Faith is not life lived in the absence of evidence. Faith is life lived contrary to the evidence on hand. The evidence on hand is that people are nasty, brutish, and short: most of them are anyway. The evidence on hand is that they will do you in. The evidence on hand is that good guys and good gals come in second, third, or fifth. And yet the gospel tells us that we love our neighbors, that we hope for peace in the middle of war, that we believe that peoples' better natures will overcome their lesser natures. That is faith contrary to all the evidences surrounding you. That then is why this is an example of faith: life lived contrary to the evidence. And, when he could have cut and run he stayed and he played. And, it was as an active participant in the great drama of the incarnation that he played, not as a potted plant. Clear in his conscience as to what his duty now was, with a little help from the angels, he did it. And, for that we must give him credit, praise and pride of place.

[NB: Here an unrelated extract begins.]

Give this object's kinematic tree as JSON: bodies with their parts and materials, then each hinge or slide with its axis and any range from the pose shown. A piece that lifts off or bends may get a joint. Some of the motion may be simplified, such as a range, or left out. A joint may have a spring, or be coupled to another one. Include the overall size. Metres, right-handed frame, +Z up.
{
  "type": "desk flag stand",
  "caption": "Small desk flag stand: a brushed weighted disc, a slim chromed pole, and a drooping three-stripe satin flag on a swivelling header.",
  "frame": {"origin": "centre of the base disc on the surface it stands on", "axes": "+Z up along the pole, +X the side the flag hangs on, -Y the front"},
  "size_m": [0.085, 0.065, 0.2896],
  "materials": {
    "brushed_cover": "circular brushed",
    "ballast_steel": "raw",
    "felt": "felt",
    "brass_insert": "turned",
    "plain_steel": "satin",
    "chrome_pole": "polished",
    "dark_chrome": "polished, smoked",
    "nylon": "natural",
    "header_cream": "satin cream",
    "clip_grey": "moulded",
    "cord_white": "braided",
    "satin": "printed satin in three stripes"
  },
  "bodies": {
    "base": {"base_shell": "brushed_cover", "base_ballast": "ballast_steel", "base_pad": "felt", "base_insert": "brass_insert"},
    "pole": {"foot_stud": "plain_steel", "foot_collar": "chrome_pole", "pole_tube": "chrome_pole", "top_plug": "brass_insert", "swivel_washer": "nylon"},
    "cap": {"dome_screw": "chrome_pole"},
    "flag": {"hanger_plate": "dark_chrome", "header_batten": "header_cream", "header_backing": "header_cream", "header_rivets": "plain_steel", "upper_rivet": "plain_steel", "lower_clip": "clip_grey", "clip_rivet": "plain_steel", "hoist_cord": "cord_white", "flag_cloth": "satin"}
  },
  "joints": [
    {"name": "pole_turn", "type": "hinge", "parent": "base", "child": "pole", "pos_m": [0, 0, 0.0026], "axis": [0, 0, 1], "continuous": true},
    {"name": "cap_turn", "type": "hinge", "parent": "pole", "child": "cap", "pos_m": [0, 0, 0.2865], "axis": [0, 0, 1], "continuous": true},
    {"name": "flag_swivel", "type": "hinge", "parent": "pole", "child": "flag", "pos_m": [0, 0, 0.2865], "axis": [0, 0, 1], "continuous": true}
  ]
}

Therefore, we remember Joseph this Sunday, this Sunday before we remember Mary. William Willimon points out that most of us can probably identify more with Joseph, the second disciple, than with Mary, the first. Most of us are ordinary. We live and work in some rather drab places. We are rarely the first to get the news, when God makes some large move. We mind our own business. But then, in to many an ordinary life, God intrudes, comes upon us. And even if you are not good with words, couldn't burst into a hymn if you had to, if you will at least whisper, yes, then that makes you like Joseph: A disciple, somebody who is willing to follow the strange and unexpected movements of God in Jesus Christ wherever that takes you. And that, friends, is enough.